Sunday, May 27, 2007

Olhos fechados

Olhos fechados, porque não quero ver luzes amarelas de postes solitários em noite de asfalto preto e molhado, deslizante de respingos de pranto de céu sem estrelas engolido por águas de mar escuro. Vento veloz em meu rosto me carrega pra onde não existe tempo nem fim. O caminho é infinito quando se fecham os olhos. Por que não quero ver borrão de casas velozes passantes em janela de vidro, nem vermelho e amarelo, nem meninas perdidas ao sabor do vento úmido com cristais de sal que embaçam minhas lentes. O mundo é livro de capas fechadas quando se fecham os olhos, e não quero atingir águas de poço profundo porque já tenho sereno suspenso que desce vagarosamente sobre tudo o que não quero enxergar. Passos rápidos em pensamento, porque a estória passou na esquina passada e não pode mais entrar por esta janela que fechei. Estranho silêncio de ruas caladas, todas seguindo caminhos que não quero alcançar. Olhos fechados, porque só quero o peso de minhas pálpebras, não mais o peso de vidas sofridas cheirando à noite cansada, rugas, cabelos brancos, olheiras e desmaio, sentadas em bancos de ônibus mecânicos. Porque aqui, tudo parece mecânico. Olhares mortos, almas vagantes em vagão de ônibus vazio. Não quero esse cansaço, esse olhar penoso que quase não dorme, só quero agora olhos fechados.

Nuvens amarelas

Um instante de palidez, mãos e dedos que se atiram ao vazio de costas que se viram, sem sobras de alma e sombras que transfigurem tua presença. Ponta de dedos incansáveis que não alcançam, e um sopro de vento covarde que levanta fios de teus cabelos aos meus olhos e rabiscam minha face. Passos sem volta, caminho infinito que carrega teus pés a lugares tão distantes que minha imaginação jamais alcançará. Não tem sentido, porque todo o universo agora gira na rotação de um furação e mistura e explode todos os planetas e estrelas de meu céu que acabou de cair, nesse meu instante de palidez, e não tem mais lei que equilibre e recupere, sequer, a órbita de minha via láctea e me faça respirar ar livre de fogo.
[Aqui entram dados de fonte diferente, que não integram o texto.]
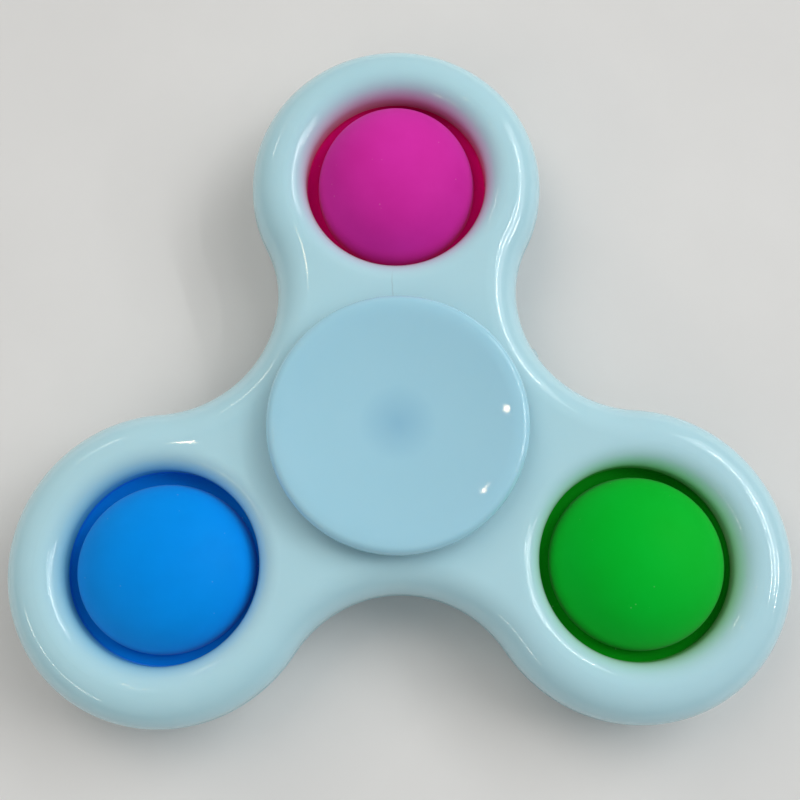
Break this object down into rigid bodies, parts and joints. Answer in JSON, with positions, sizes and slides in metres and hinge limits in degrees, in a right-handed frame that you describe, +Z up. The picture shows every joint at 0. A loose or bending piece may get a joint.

Respiração, um fôlego assustado, pulmões quase sem ar e nuvens amarelas paralisadas na gravura desbotada de um quadro qualquer. Lentidão, porque não quero perder agora nem as lembranças, e as puxo vorazmente com a memória, esforço inútil. Ah... se pensamentos tivessem mãos, então eu puxaria todas as lembranças perfeitas de meus momentos junto a ti, e as guardaria num baú, todas trancadas, para revivê-las a cada manhã de céu cinzento. Se é o que me resta, retratos de nossas vidas espalhados dento de mim, então juro que meu acordar será sempre um sonho, onde só as lembranças serão reais.

Manhã de sol ocluso

Aqui prostrado, perante um sol que decidiu não nascer esta manhã. Nuvens escuras que carregam ventos gélidos e cortam a alma, deixando-a mais prostrada, quase em migalhas. Porque tuas mãos, singelo sorriso de lábios tênues que rasgam delicadamente teu rosto e olhos translúcidos de infindáveis pensamentos, não se transportam a mim, nesta manhã de sol ocluso. Fico, então, a esperar que um vendaval nascido de detrás das montanhas, veloz e assaltante, possa te roubar onde quer que estejas e te trazer a mim, somente a mim. Mas não ouço tua voz, nem fios de teus cabelos encontro entre meus dedos, nem dançando ao vento, porque a distância do que é concreto ignora a confusão de nossos sentimentos. Quando, então, já existe cheiro e deslizar de dedos em pele macia, mãos quentes, algum suspiro. Quando não há mais sol que se iguale em fulgor e esplendor ao tremeluzir de teus olhos, como diamantes, banhados a respingos de tudo o que sonhas. Quando o dia pode nascer e morrer, e renascer durante duzentos milhões de anos, mas meus passos continuam juntos aos teus e posso contemplar o teu mesmo semblante. Mas quando os pensamentos se perdem no caminho e são levados por tempestades a lugares onde não podem voar, fico imaginando com que asas poderei te alcançar. Meu corpo porém já dói, pés feridos em pedregulhos, e o sol ocluso não me traz sequer memória de algum feixe de luz.